Definition of real property vital in SMSF with primary production
The definition of business real property is vitally important if an SMSF owns primary production property and earns extra income from renting, warns an SMSF specialist.
Peter Johnson, director of Advisers Digest, gave an example of an SMSF that owns a parcel of farming land, with a residential dwelling on less than one hectare.
The one hectare includes a machinery shed and a storage shed, while the rest of the property is rented to an unrelated party that runs a farming business. The lease agreement is $15,000 per annum.
Furthermore, the residential portion of the property is rented to a related party of the SMSF and the fund also pays 50 per cent of the electricity account each quarter due to the machinery shed and storage shed around the dwelling.

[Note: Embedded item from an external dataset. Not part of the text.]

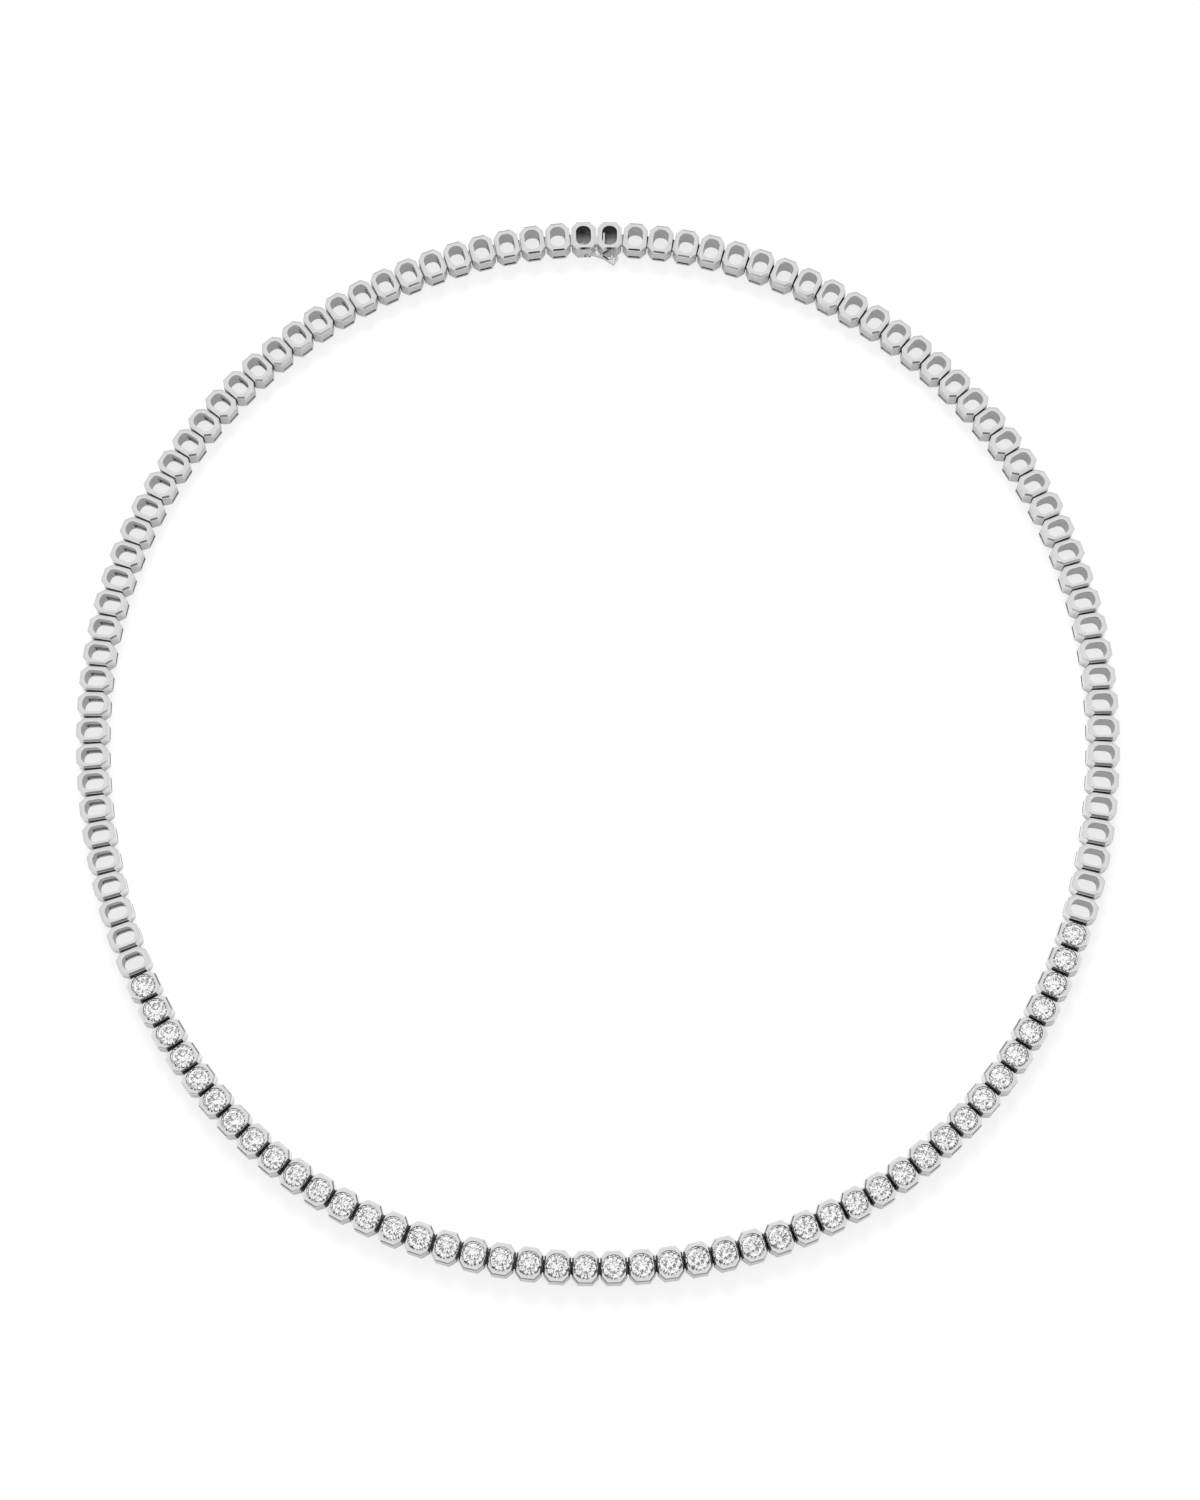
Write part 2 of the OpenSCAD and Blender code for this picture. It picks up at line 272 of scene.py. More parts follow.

“The question is how to determine the predominant use of the property. Do you look at the acreage or the income?” Johnson said.
“We know the people living in the house are a related party, and they've got a lease. The farm is subject to a lease to a related party, therefore, prima-facie, Section 71 says that it is an in-house asset.”
However, he continued there are exemptions, one of which is where it is a lease for business real property.
“Section 66 deals with business real property and states it is property used wholly or exclusively in one or more businesses. In this example, it isn't business real property under the definition, because it's not wholly and exclusively used in that farming business,” he said.
“But there is a safe harbour for primary production property, and the primary production property is where any residential use of the property is limited to two hectares. The predominant use of the property is primary production.”
He continued that both parts of the property are generating $15,000 in income, but the SMSF also has to pay for the electricity.
“You have to look at the value of the rent, and the value of the primary production. Let's say you got a five-acre vineyard in the Hunter Valley, and you have two of the five acres being a multi-million dollar mansion, and three acres of vineyards that generate $20,000 a year. The rent of the house would be $100,000, so you go by the value of the rent, because it's just an investment to the super fund,” he said.
“If the super fund is renting half to in-laws and half to the farmers, it is important to determine the predominant use of the real estate.”
In the example, Johnson said he doesn't believe there is a dominant use of the property as primary production, but if the fund increases the rent by as little as $100 to the farmers it would then have a predominant use being primary production.
“Secondly, how do you justify half the electricity? We've got people in the house running air-conditioning, hot water, and people in the shed and if you are paying too much electricity, you have a section 65 breach, because you are now providing financial support to the tenants by paying half their electricity,” he said.